The Spiro $215 million raise is the clearest expression of the maturation of African electric mobility as an investable infrastructure sector. Two years ago, African EV was a collection of pilots and proof-of-concept deployments. Today, Spiro has 100,000 vehicles deployed, 2,500 swap stations, 30 million swaps completed and more than $365 million in cumulative capital raised. The infrastructure is real, the unit economics have been demonstrated, and institutional investors from European pension funds to African development finance are committing capital on a financial return basis.

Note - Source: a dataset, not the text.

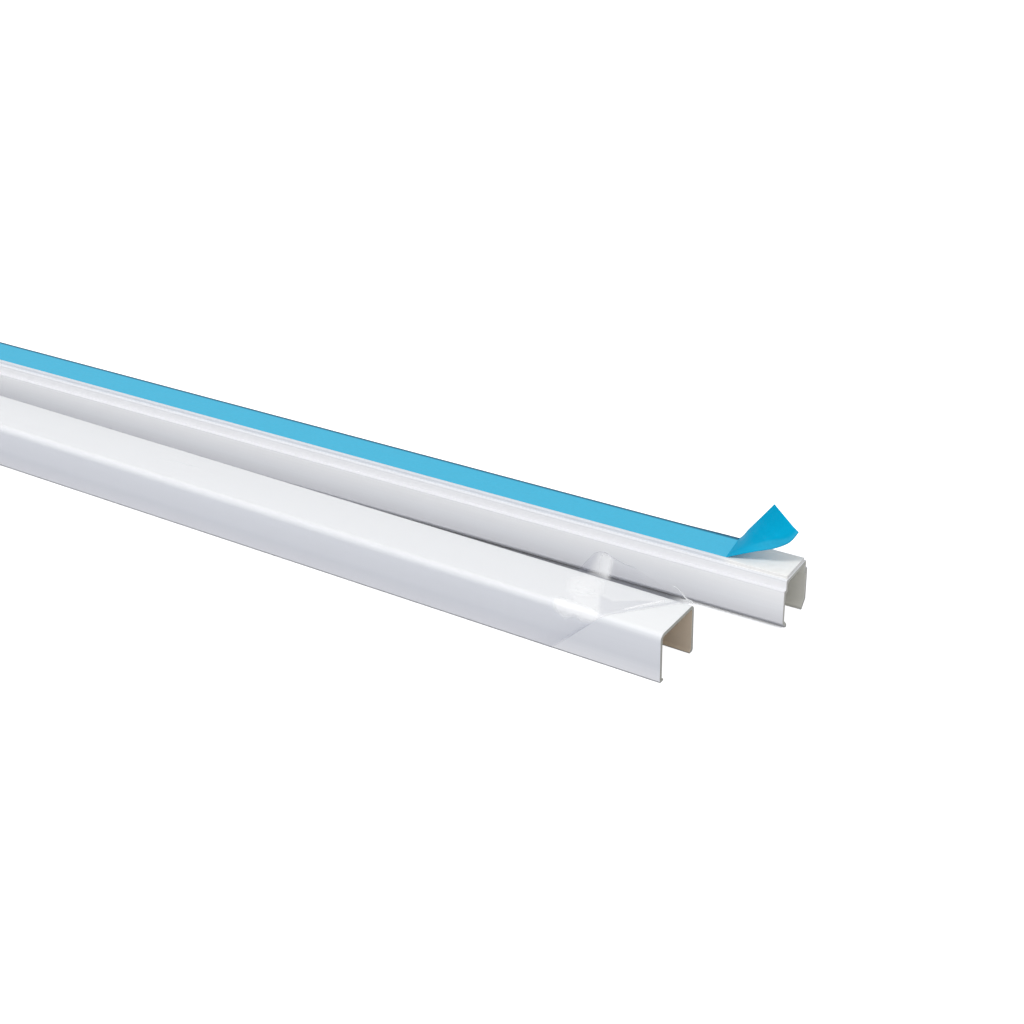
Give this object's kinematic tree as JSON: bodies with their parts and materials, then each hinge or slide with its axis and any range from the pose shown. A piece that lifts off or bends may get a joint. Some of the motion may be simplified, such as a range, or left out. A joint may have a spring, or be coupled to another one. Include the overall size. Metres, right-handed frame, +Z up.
{
  "type": "cord cover raceway",
  "caption": "Snap-together cord raceway: U-shaped base with foam tape and a half-peeled liner, lying beside its U-shaped cover in clear film.",
  "frame": {"origin": "middle of the whole set's box on the floor it lies on", "axes": "+Z up, +X along the base toward the end where the liner is lifted, +Y from the cover toward the base"},
  "size_m": [0.4206, 0.065, 0.0378],
  "materials": {
    "white_plastic": "smooth extruded PVC",
    "white_foam": "closed-cell foam tape with a clear adhesive skin",
    "blue_liner": "thin siliconised film",
    "clear_film": "clear thin plastic film"
  },
  "bodies": {
    "root": {"base_channel": "white_plastic", "cover_channel": "white_plastic", "adhesive_tape": "white_foam", "release_liner": "blue_liner", "protective_film": "clear_film"}
  },
  "joints": []
}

The next question is execution: whether Spiro can enter Ethiopia and DRC, scale its existing seven markets further, and maintain the operational discipline that converts capital into swap stations, jobs and kilometres travelled.

The Bigger Picture: Africa’s electric two-wheeler market is the continent’s most commercially mature EV segment because the economics work. Electric motorcycles, on Spiro’s battery swap model, are already cheaper than petrol for the tens of millions of motorcycle taxi riders who represent the backbone of urban transport across East and West Africa. Unlike electric cars, where the cost premium remains prohibitive at current battery prices, electric two-wheelers at scale have crossed the economic threshold where rational riders prefer them to petrol. Spiro’s $215 million raise is capital flowing toward a market that has demonstrated it can work. The remaining constraint is not technology or economics. It is the physical infrastructure build-out: swap stations, vehicle deployment and the local supply chains that make them sustainable. That is what the $215 million is for.